Now, a wind energy project in Solano County may become the first in the United States to commit to protecting golden eagles under federal law. To make amends for the golden eagles likely to be killed by its turbine blades, the 100-megawatt project near Rio Vista, known as Shiloh IV, would agree to modify power lines in Monterey County to prevent golden eagles from being electrocuted.
The proposal is contained in a draft conservation plan released Thursday by the U.S. Fish and Wildlife Service, which is charged with protecting eagles and other migratory birds. The proposal is open to a 45-day public comment period, with adoption expected early in 2014.
“It really does set a precedent in that it does show the service can work with the wind industry,” said Eric Davis, assistant regional director for the U.S. Fish and Wildlife Service. “Renewable energy is here to stay, and we need to ensure eagles and other wildlife are here to stay as well.”
Such an agreement has never been adopted for a wind project before because it is not required under federal law. Although wind energy across the nation kills dozens of golden eagles annually, the bird is not protected by the Endangered Species Act, which would require a conservation plan.
Instead, the Fish and Wildlife Service is acting under a relatively recent federal law, the Bald and Golden Eagle Protection Act, adopted in 2007. The law allows the service to issue so-called “take permits” that allow a developer to kill eagles in return for specific actions to benefit the species.
The law does not require developers to prepare conservation plans or obtain take permits. In fact, none has been issued before to any development project. But under the law, if a wind energy project is proved to have killed eagles, a company that has not sought a permit could be subject to criminal prosecution, resulting in fines and penalties.
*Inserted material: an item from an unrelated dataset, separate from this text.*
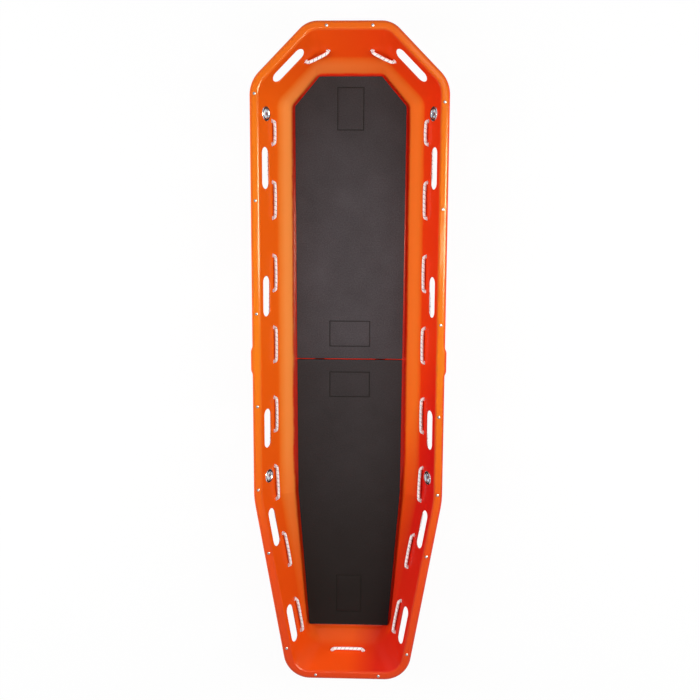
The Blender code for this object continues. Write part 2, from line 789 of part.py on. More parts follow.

“While there have been no prosecutions yet, it’s not a fair statement to say nothing is happening,” said Davis. “Investigations have been conducted on several of these take incidents ... and that activity is ongoing.”
Shiloh IV Wind Project LLC is a subsidiary of EDF Renewable Development Inc., based in San Diego. Rick Miller, director of wind business development for the company’s West region, said in a statement he hopes the plan results in no net loss of golden eagles.
“Our company pursued the permit based on our responsible development practices,” Miller said, “to minimize environmental impacts while generating zero-emissions energy.”
The company, the largest wind-energy operator in the Montezuma Hills region near Rio Vista, initially submitted a broader bird and bat protection plan to the Fish and Wildlife Service in 2011. The agency later persuaded the company to prepare a separate plan to protect golden eagles.
Garry George, renewable energy director at California Audubon, said more golden eagles are killed by wind turbines in California than any other state. He praised the emergence of the first conservation plan to address the problem.
“It’s like a giant step forward by the service, and this developer is actually addressing the mortality of eagles in California,” George said.
The Shiloh IV project was actually completed in 2012. It involved replacing 230 smaller, older wind turbines with 50 larger ones. Each new turbine stands as tall as 415 feet with a rotor diameter of 305 feet. Each produces as much as 2 megawatts of electricity.
The newer turbines are proved to be a smaller threat to birds because the blades spin slower, allowing birds to see the spinning hazard before it kills them. But they still sometimes kill birds.
The Fish and Wildlife Service estimates the 50 new turbines will kill five golden eagles over five years, the duration of the proposed permit, which is two more than the company estimated. To atone for the dead eagles, Shiloh IV would be required to retrofit 133 power poles, owned by PG&E in Monterey County, to prevent golden eagles from being electrocuted when they perch on the poles.
All poles must be retrofitted in the first year of the five-year permit. The cost to retrofit each pole is estimated at $4,500, or about $600,000 for 133 poles.
Heather Beeler, an eagle permit specialist at the service, said this does not excuse PG&E from retrofitting other power poles it owns in the area.
“What this does is speed the process,” she said. “It’s in an area known to have dense eagle populations, and has had problems in the past.”
George said this kind of protection measure will help eagles. But he said it remains to be seen how effective it will be, and questioned why it is proposed so far away from the Shiloh IV site near Rio Vista. Juvenile golden eagles are known to disperse as far as 140 miles from the area where they were born, and the power pole retrofits will be at the very edge of a 140-mile radius from Montezuma Hills.
“We have some questions about how that’s actually going to affect regional populations of eagles,” George said. “I don’t know how you really figure out how many eagles didn’t hit your power pole.”
The company would also be required, once three eagles are killed, to install visible or audible deterrent measures to help eagles avoid turbine blades. Once a fourth eagle is killed, it would be required to modify turbine operations when eagles are present to avoid killing more.
These steps are not the most protective options the service identified. An alternative plan, which the service does not consider its “preferred” option, would require Shiloh IV to curtail turbine operations during daylight hours in June and July, and is predicted to kill one fewer eagle over the five-year permit term.
George said such seasonal turbine curtailments have been shown to reduce eagle deaths in the Altamont Pass wind energy area, and he wants to see such actions required in the plan.
Davis said the plan includes a trigger that requires the company to consult with the Fish and Wildlife Service if eagles are being killed at a faster rate than expected, and renew and amend the permit if necessary.
“Much will depend on how the first five years ago,” he said. “We may learn that not as many eagles are taken as we anticipated. Or they may reach the five (killed) at year three and need to come back for a permit renewal earlier. We’ll cross that bridge when we get there.”